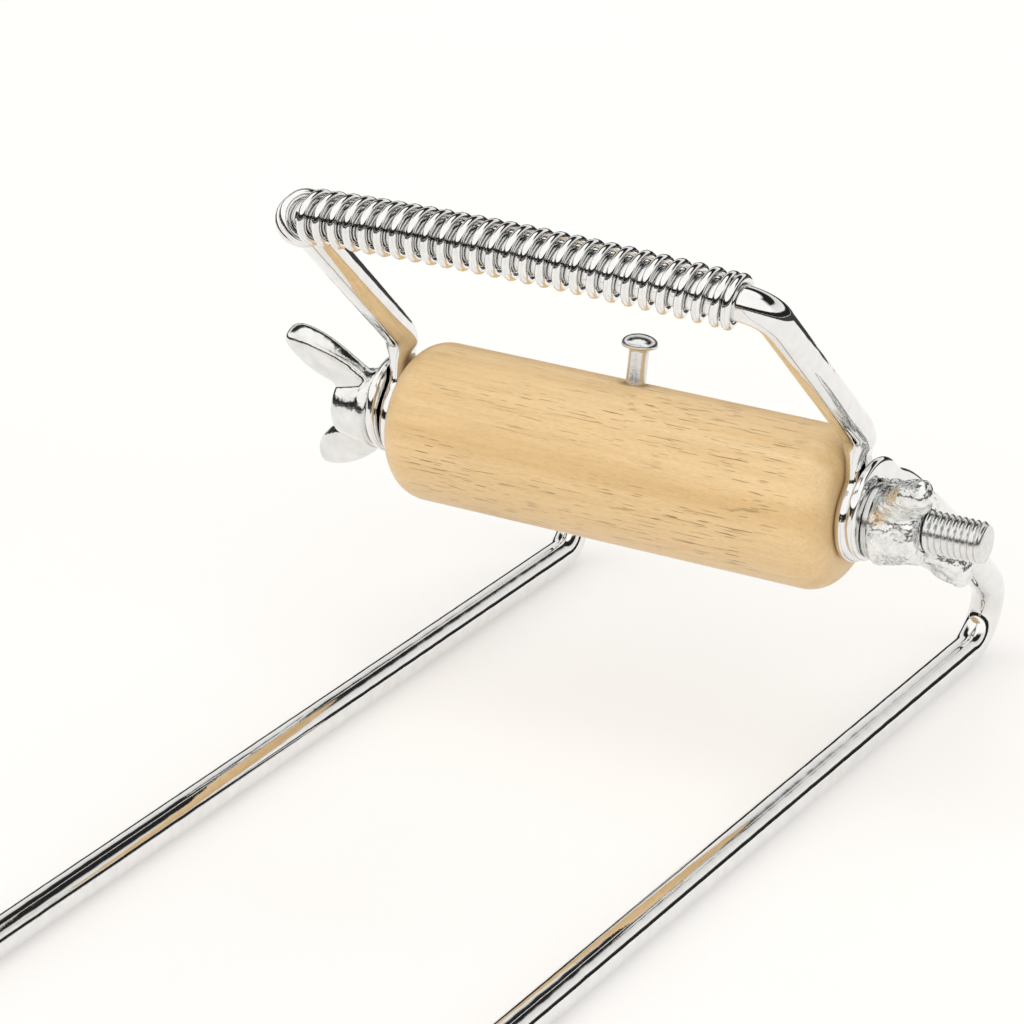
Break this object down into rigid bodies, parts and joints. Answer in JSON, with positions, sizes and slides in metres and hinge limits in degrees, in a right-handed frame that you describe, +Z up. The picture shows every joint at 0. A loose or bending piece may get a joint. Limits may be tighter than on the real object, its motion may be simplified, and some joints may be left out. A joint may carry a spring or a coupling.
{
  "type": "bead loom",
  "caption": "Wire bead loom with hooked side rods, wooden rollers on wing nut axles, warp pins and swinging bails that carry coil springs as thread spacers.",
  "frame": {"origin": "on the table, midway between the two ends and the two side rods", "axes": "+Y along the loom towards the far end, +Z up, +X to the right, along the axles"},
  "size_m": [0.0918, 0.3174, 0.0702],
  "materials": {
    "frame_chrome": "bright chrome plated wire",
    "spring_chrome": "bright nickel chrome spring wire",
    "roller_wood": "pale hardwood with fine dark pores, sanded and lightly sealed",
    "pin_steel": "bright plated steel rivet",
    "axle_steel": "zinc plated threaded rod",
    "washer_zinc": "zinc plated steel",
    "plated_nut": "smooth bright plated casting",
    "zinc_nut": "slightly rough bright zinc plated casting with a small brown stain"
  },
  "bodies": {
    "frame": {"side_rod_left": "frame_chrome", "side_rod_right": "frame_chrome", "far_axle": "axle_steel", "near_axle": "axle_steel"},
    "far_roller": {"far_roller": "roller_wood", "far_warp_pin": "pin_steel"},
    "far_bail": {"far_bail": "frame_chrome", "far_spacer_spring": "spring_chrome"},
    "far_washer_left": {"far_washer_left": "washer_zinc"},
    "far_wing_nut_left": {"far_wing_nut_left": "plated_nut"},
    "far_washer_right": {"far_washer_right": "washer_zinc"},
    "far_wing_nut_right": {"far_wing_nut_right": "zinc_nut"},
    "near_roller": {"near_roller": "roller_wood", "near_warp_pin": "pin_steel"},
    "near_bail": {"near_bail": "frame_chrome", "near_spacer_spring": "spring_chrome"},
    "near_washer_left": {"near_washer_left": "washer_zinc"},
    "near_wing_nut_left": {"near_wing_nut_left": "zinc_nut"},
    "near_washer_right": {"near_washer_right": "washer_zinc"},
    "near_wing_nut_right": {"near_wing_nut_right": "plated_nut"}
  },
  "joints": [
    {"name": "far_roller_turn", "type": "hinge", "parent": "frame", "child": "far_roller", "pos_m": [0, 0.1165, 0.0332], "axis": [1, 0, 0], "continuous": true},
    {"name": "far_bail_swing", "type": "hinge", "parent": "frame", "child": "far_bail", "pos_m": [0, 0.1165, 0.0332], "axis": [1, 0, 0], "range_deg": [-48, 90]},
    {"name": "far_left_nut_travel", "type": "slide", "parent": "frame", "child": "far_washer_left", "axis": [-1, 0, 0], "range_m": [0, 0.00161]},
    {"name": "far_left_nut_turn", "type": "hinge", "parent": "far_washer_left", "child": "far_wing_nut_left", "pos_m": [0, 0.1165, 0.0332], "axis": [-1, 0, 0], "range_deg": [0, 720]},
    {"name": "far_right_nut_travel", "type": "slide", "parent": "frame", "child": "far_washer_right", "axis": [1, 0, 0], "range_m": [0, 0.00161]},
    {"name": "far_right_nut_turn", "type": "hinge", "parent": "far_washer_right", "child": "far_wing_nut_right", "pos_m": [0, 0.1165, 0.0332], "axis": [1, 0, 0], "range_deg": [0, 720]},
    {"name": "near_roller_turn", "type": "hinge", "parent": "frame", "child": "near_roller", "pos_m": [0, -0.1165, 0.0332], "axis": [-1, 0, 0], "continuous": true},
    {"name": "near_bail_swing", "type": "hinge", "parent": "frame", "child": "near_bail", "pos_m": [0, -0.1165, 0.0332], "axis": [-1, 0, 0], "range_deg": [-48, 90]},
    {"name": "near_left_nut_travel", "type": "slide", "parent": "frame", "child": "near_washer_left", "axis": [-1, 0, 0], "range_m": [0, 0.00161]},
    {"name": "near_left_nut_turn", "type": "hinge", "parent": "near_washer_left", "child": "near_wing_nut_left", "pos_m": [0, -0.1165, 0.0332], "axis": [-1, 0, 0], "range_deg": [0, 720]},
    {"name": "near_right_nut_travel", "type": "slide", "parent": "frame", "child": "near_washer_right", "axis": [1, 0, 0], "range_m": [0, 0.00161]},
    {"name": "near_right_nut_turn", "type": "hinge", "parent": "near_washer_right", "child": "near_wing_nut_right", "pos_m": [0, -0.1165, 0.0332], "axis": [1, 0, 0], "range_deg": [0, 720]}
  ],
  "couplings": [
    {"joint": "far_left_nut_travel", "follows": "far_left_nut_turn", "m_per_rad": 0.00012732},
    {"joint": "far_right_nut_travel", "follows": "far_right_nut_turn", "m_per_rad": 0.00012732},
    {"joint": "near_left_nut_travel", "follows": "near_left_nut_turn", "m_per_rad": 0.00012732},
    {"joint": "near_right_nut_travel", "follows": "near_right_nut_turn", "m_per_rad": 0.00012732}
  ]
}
================================
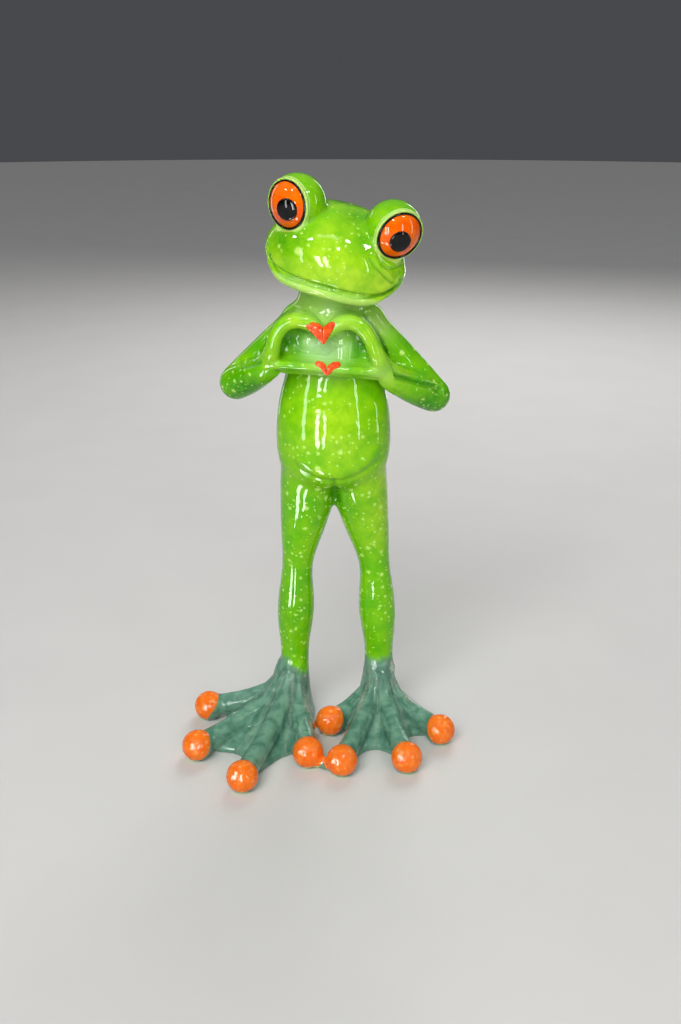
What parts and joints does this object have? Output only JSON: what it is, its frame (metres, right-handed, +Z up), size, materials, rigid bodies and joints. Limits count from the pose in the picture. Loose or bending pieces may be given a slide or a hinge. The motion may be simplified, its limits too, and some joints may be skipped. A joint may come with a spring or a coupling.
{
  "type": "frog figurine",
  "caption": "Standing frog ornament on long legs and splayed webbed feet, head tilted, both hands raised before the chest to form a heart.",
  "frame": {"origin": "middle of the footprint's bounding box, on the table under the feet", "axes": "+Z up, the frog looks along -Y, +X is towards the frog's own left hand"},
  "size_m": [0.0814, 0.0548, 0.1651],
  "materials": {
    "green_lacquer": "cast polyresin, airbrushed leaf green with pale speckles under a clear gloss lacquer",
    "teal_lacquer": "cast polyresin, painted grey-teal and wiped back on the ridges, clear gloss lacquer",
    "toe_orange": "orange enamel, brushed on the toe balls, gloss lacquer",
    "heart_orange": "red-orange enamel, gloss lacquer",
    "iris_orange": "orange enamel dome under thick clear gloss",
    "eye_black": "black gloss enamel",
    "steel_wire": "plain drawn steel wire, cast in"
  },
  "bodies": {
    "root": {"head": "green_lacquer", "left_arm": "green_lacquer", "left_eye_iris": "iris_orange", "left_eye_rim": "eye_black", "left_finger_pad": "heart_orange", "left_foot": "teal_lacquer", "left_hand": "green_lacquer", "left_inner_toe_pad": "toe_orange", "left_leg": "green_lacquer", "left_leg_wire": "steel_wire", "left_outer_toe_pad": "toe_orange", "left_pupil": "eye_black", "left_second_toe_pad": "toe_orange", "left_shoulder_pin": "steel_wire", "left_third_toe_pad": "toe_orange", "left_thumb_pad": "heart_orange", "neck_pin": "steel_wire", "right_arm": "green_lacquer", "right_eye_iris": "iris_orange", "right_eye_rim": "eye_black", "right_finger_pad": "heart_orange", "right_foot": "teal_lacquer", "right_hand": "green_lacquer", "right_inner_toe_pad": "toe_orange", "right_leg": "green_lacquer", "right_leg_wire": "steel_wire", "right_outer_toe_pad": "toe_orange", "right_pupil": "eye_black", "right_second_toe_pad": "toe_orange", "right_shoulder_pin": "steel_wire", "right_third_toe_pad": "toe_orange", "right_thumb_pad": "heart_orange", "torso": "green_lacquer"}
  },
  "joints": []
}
================================
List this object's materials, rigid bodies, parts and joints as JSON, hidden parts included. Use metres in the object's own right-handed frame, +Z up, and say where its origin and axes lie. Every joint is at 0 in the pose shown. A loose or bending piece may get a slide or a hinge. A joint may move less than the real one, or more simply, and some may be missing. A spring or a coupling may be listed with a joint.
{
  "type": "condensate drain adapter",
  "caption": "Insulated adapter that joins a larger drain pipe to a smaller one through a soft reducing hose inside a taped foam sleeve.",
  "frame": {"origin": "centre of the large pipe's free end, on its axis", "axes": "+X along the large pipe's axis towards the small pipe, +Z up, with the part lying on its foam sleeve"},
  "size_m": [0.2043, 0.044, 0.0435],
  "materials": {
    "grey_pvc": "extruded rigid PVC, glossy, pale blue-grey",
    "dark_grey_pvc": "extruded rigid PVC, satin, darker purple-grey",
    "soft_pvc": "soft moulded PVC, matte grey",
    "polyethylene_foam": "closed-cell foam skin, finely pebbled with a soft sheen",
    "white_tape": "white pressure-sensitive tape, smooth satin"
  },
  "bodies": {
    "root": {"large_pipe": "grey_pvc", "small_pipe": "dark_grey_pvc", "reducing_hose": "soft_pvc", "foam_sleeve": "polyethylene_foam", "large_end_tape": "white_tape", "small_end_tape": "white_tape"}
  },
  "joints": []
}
================================
SET EXERCISE: Above are records; say how many of their lines contain the word "object", giving only the number.

EXERCISE RESULT: 3